The Kings built a reputation on solid defense and good goaltending while winning a pair of Stanley Cups. While these Kings still play a defense-first game, a few offensive weapons and an improved power play make Los Angeles a more dangerous team in the offensive zone than in previous years.
Past goals don't predict future goals quite as well as things like scoring chance percentage does; so let's take a look at the Kings' scoring chance numbers over the past few seasons.
That chart sorts the Kings' last five seasons by even strength scoring-chances for per 60 minutes while adjusting for score. In this mini dynasty Los Angeles posted its best scoring chance numbers this past season while also allowing the most, per 60 minutes, in the past five seasons.

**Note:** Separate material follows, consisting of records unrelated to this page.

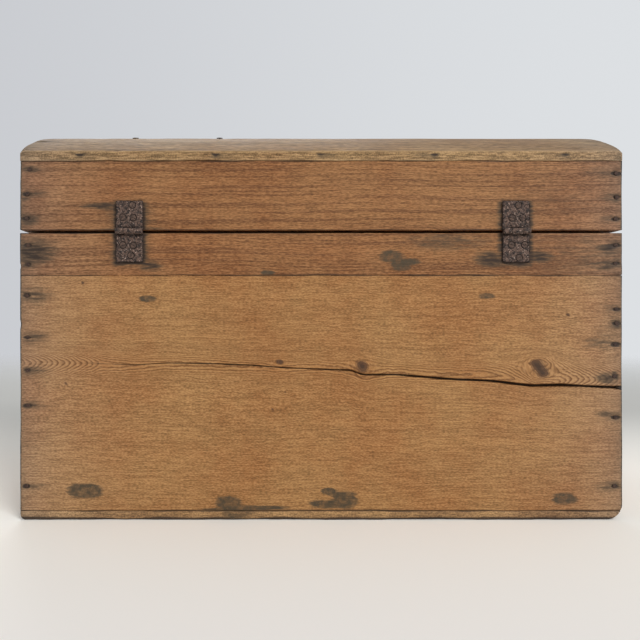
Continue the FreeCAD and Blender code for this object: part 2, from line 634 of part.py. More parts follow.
def handle(name, sign):
    pivot_x = side(sign, PIVOT_X)
    plate = box(f"handle_sheet_{name}", mirrored(sign, END, PLATE_OUTER),
                ("-handle_plate_length / 2", "handle_plate_length / 2"),
                ("handle_height - handle_plate_height / 2", "handle_height + handle_plate_height / 2"))
    pieces = [plate]
    bores = []
    for across in (1, -1):
        ear = mirrored(across, "ear_inner_place", EAR_OUTER)
        word = f"{name}_{'back' if across > 0 else 'front'}"
        pieces.append(box(f"ear_root_{word}", mirrored(sign, PLATE_OUTER, PIVOT_X), ear,
                          ("handle_height - ear_radius", "handle_height + ear_radius")))
        pieces.append(cylinder(f"ear_eye_{word}", "ear_radius", ear[0], ear[1], x=pivot_x,
                               z="handle_height", along=Y_AXIS))
        bores.append(cylinder(f"ear_bore_{word}", "bail_rod_radius + bail_clearance",
                              f"{ear[0]} - overrun / 10", f"{ear[1]} + overrun / 10", x=pivot_x,
                              z="handle_height", along=Y_AXIS))
    blank = fuse(f"handle_plate_blank_{name}", pieces)
    keep(cut(f"handle_plate_{name}", blank, bores + [handle_screw_holes]), f"handle_plate_{name}")

    turn_y = "(bail_half_width - bail_bend_radius)"
    low_z = "(handle_height - bail_drop)"
    rods = [cylinder(f"bail_grip_{name}", "bail_rod_radius", f"-{turn_y}", turn_y, x=pivot_x, z=low_z,
                     along=Y_AXIS)]
    for across in (1, -1):
        word = f"{name}_{'back' if across > 0 else 'front'}"
        tip = "(ear_inner_place - bail_pin_overhang)"
        start, end = mirrored(across, tip, turn_y)
        rods.append(cylinder(f"bail_pin_{word}", "bail_rod_radius", start, end, x=pivot_x,
                             z="handle_height", along=Y_AXIS))
        rods.append(cylinder(f"bail_arm_{word}", "bail_rod_radius", f"{low_z} + bail_bend_radius",
                             "handle_height - bail_bend_radius", x=pivot_x,
                             y=f"{across} * bail_half_width"))
        for height, rise in (("handle_height - bail_bend_radius", 1), (f"{low_z} + bail_bend_radius", -1)):
            quarter = {(1, -1): 0, (1, 1): 90, (-1, 1): 180, (-1, -1): 270}[across, rise]
            rods.append(bail_bend(f"bail_bend_{word}_{'top' if rise > 0 else 'foot'}",
                                  f"{across} * {turn_y}", height, quarter, pivot_x))
    keep(fuse(f"handle_bail_{name}", rods), f"handle_bail_{name}")


handle("right", 1)
handle("left", -1)

# Back and front of the case: two long boards each, butted over the ends.

walls = {
    "back_board_lower": ((BACK_INNER, BACK), ("bottom_thickness", BACK_SEAM),
                         [back_nail_holes, bottom_nail_holes, case_screw_holes]),
    "back_board_upper": ((BACK_INNER, BACK), (BACK_SEAM, BACK_RIM),
                         [back_nail_holes, case_screw_holes]),
    "front_board_lower": ((FRONT, PLATE_FACE), ("bottom_thickness", FRONT_SEAM),
                          [front_nail_holes, bottom_nail_holes]),
    "front_board_upper": ((FRONT, PLATE_FACE), (FRONT_SEAM, LID_RIM),
                          [front_nail_holes, shell_room, plate_room, selvedge_room, keyhole_cut,
                           lock_screw_holes, escutcheon_pin_holes]),
}
for label, (depth, height, tools) in walls.items():
    keep(cut(label, box(f"{label}_blank", (f"-{END}", END), depth, height), tools), label)

# Ends of the case: two boards each between the front and the back. The upper ones are planed
# down towards the back, so that the lid meets the rim at the front and stands off it at the back.

REAR_END_RIM = (f"({LID_RIM} - hinge_gap * (case_depth - 2 * wall_thickness)"
                " / (case_depth - wall_thickness))")
for name, sign in (("right", 1), ("left", -1)):
    span = mirrored(sign, END_INNER, END)
    lower = box(f"{name}_end_lower_blank", span, (f"-{BACK_INNER}", BACK_INNER),
                ("bottom_thickness", END_SEAM))
    keep(cut(f"{name}_end_board_lower", lower, [back_nail_holes, front_nail_holes, bottom_nail_holes]),
         f"{name}_end_board_lower")
    upper = padded(f"{name}_end_upper_blank", "YZ_Plane", [
        (f"-{BACK_INNER}", END_SEAM), (BACK_INNER, END_SEAM),
        (BACK_INNER, REAR_END_RIM), (f"-{BACK_INNER}", LID_RIM)], "wall_thickness")
    place(upper, x=span[0])
    keep(cut(f"{name}_end_board_upper", upper, [back_nail_holes, front_nail_holes, handle_screw_holes]),
         f"{name}_end_board_upper")

# The dome's nails: brads through the outer planks' long edges into the lid's front and back, nails
# through the planks' ends, and old tacks in the top. A share is of half the length or half the arc.

ARC = f"asin({BACK} / {DOME_RADIUS})"
EDGE_BRAD_SHARES = (-0.81, -0.375, 0.0, 0.35, 0.80)
BRAD_TILT = 58
BRAD_HEIGHT_SHARE = 0.62
EDGE_HEIGHT = f"({LID_WALL_TOP} + {BRAD_HEIGHT_SHARE} * ({ARRIS} - {LID_WALL_TOP}))"
brad_places = []
for share in EDGE_BRAD_SHARES:
    sunk = f"({BACK} - brad_head_radius)"
    brad_places.append((f"{share} * {END}", sunk, EDGE_HEIGHT, (X_AXIS, str(BRAD_TILT - 90))))
    brad_places.append((f"{-share} * {END}", f"-{sunk}", EDGE_HEIGHT, (X_AXIS, str(90 - BRAD_TILT))))
brad_holes = fasteners("lid_plank_edge_brads", brad_kind, brad_places)


def on_dome(x, arc_share):
    """A place on the dome's top, part of the way along the arc from its crest, facing outwards."""
    angle = f"{arc_share} * {ARC}"
    return (x, f"{DOME_RADIUS} * sin({angle})", f"{DOME_CENTRE} + {DOME_RADIUS} * cos({angle})",
            (X_AXIS, f"-({angle})"))


PLANK_NAIL_SHARES = (-0.78, -0.60, -0.40, -0.11, 0.12, 0.38, 0.59, 0.77)
plank_nail_places = [
    on_dome(side(sign, f"{END} - wall_thickness / 2"), sign * share)
    for sign in (1, -1) for share in PLANK_NAIL_SHARES]
plank_nail_holes = fasteners("lid_plank_nails", plank_nail_kind, plank_nail_places)

TACK_SHARES = ((0.68, 0.53), (0.365, 0.52))
tack_holes = fasteners("lid_top_tacks", tack_kind,
                       [on_dome(f"{along} * {END}", around) for along, around in TACK_SHARES])

# The lid: front, back and two arched ends, with the planks laid along the arch over all four.

arch = cylinder("arch", DOME_INNER, f"-{END} - overrun", f"{END} + overrun", z=DOME_CENTRE, along=X_AXIS)
CREST_INSIDE = f"({DOME_CENTRE} + {DOME_INNER} + overrun)"
lid_walls = {
    "lid_back_board": ((f"-{END}", END), (BACK_INNER, BACK),
                       [lid_nail_holes, brad_holes, lid_screw_holes]),
    "lid_front_board": ((f"-{END}", END), (FRONT, PLATE_FACE),
                        [lid_nail_holes, brad_holes, link_plate_room, link_screw_holes]),
    "lid_right_end": (mirrored(1, END_INNER, END), (PLATE_FACE, BACK_INNER),
                      [lid_nail_holes, plank_nail_holes]),
    "lid_left_end": (mirrored(-1, END_INNER, END), (PLATE_FACE, BACK_INNER),
                     [lid_nail_holes, plank_nail_holes]),
}
for label, (length, depth, tools) in lid_walls.items():
    blank = common(f"{label}_blank", box(f"{label}_board", length, depth, (LID_RIM, CREST_INSIDE)), arch)
    keep(cut(label, blank, tools), label)


def arc_point(radius, share):
    """A point of the dome's section on a joint between two planks."""
    return (f"{radius} * sin({share} * {ARC})", f"{DOME_CENTRE} + {radius} * cos({share} * {ARC})")


for number in range(PLANKS):
    label = f"lid_plank_{number + 1}"
    front_share, back_share = 2 * number / PLANKS - 1, 2 * (number + 1) / PLANKS - 1
    upper_front = (f"-{BACK}", ARRIS) if number == 0 else arc_point(DOME_RADIUS, front_share)
    lower_front = (f"-{BACK}", LID_WALL_TOP) if number == 0 else arc_point(DOME_INNER, front_share)
    last = number == PLANKS - 1
    upper_back = (BACK, ARRIS) if last else arc_point(DOME_RADIUS, back_share)
    lower_back = (BACK, LID_WALL_TOP) if last else arc_point(DOME_INNER, back_share)
    plank = padded(f"{label}_blank", "YZ_Plane", [upper_front, upper_back, lower_back, lower_front],
                   "case_length", {0: (DOME_RADIUS, DOME_CENTRE), 2: (DOME_INNER, DOME_CENTRE)})
    place(plank, x=f"-{END}")
    keep(cut(label, plank, [plank_nail_holes, brad_holes, tack_holes]), label)

# Every object is checked before the pieces are written.

doc.recompute()
for item in doc.Objects:
    if {"Invalid", "Error"} & set(item.State):
        raise RuntimeError(f"{item.Label} failed: {item.State}")
for item in subparts:
    if item.Shape.isNull() or not item.Shape.isValid():
        raise RuntimeError(f"{item.Label} has no valid shape")

os.makedirs("parts", exist_ok=True)
for item in subparts:
    item.Shape.exportStep(f"parts/{item.Label}.step")
print(f"{len(subparts)} pieces written")
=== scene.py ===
import math

import bpy
import numpy as np
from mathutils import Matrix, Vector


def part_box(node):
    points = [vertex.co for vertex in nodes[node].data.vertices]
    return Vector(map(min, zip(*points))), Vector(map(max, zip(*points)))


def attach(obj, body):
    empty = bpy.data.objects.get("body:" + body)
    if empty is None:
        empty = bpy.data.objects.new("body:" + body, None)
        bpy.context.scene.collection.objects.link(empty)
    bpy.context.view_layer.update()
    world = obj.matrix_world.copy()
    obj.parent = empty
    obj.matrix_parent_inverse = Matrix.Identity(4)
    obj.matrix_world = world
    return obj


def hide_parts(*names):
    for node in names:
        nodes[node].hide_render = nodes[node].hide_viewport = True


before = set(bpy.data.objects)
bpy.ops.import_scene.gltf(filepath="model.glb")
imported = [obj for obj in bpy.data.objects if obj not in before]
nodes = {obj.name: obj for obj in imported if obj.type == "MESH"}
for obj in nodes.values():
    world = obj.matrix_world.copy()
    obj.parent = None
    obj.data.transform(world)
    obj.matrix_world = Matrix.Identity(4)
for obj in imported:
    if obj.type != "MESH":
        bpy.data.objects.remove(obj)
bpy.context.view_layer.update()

# Nails, brads and tacks. Each is drawn iron, driven through one board into the next, and its place
# and direction are those of the solid it stands for.


def loose_parts(node):
    """The points of each separate solid of a CAD node: every point takes the lowest number that
    reaches it along the edges."""
    mesh = nodes[node].data
    points = np.zeros(len(mesh.vertices) * 3)
    mesh.vertices.foreach_get("co", points)
    points, same = np.unique(points.reshape(-1, 3).round(6), axis=0, return_inverse=True)
    edges = np.zeros(len(mesh.edges) * 2, int)
    mesh.edges.foreach_get("vertices", edges)
    ends = same.ravel()[edges.reshape(-1, 2)].T
    number = np.arange(len(points))
    while True:
        lowest = number.copy()
        least = number[ends].min(0)
        np.minimum.at(lowest, ends[0], least)
        np.minimum.at(lowest, ends[1], least)
        if (lowest == number).all():
            return [points[number == n] for n in np.unique(number)]
        number = lowest


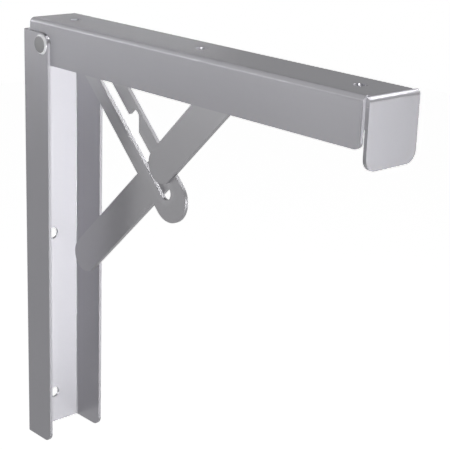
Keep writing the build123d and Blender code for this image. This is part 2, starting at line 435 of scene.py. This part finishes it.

This means good things for the Kings' watchability rating and since the Kings increased their scoring chances for more than they saw an uptick in scoring chances against, LA posted its second-best SCF% of the past half decade.
So the Kings generated more offense this year than in year's past — but how does it compare to what the Sharks did this year? Here's that table again, this time with both the Sharks and Kings on it from the past five years.
The last time these teams met in the playoffs coincided with the Sharks' best offensive output of the past five years. This year's iteration of the Kings ranks second in scoring-chances for while the 2015-16 Sharks sit at fourth. So the Kings' offense holds a slight edge in the scoring chance department and in the scoring chance percentage category.
Despite great chance creation, this year's Kings team struggled to score. L.A. averages 2.1 goals per 60 minutes at even strength, a slight down-tick from San Jose's 2.2. That difference is negligible, but interesting to note that San Jose has been a bit better at converting on the opportunities its been given.
The Sharks' shooting percentage backs this up, as the 7.7 percent mark San Jose is shooting at ranks as the best by either team in the past five years. The Kings' 6.8 sits in the middle of the pack and is just about in line with their five-year average of 6.9 percent. San Jose converted at a 7.2 percent clip over the same time frame.
San Jose's power play gives the Sharks a slight edge over the Kings offensively, but only just. If they play the series primarily 5-on-5 the Kings hold the upper hand in possession, but the Sharks' finishing just might bail them out. I'm giving San Jose the edge, but it's close.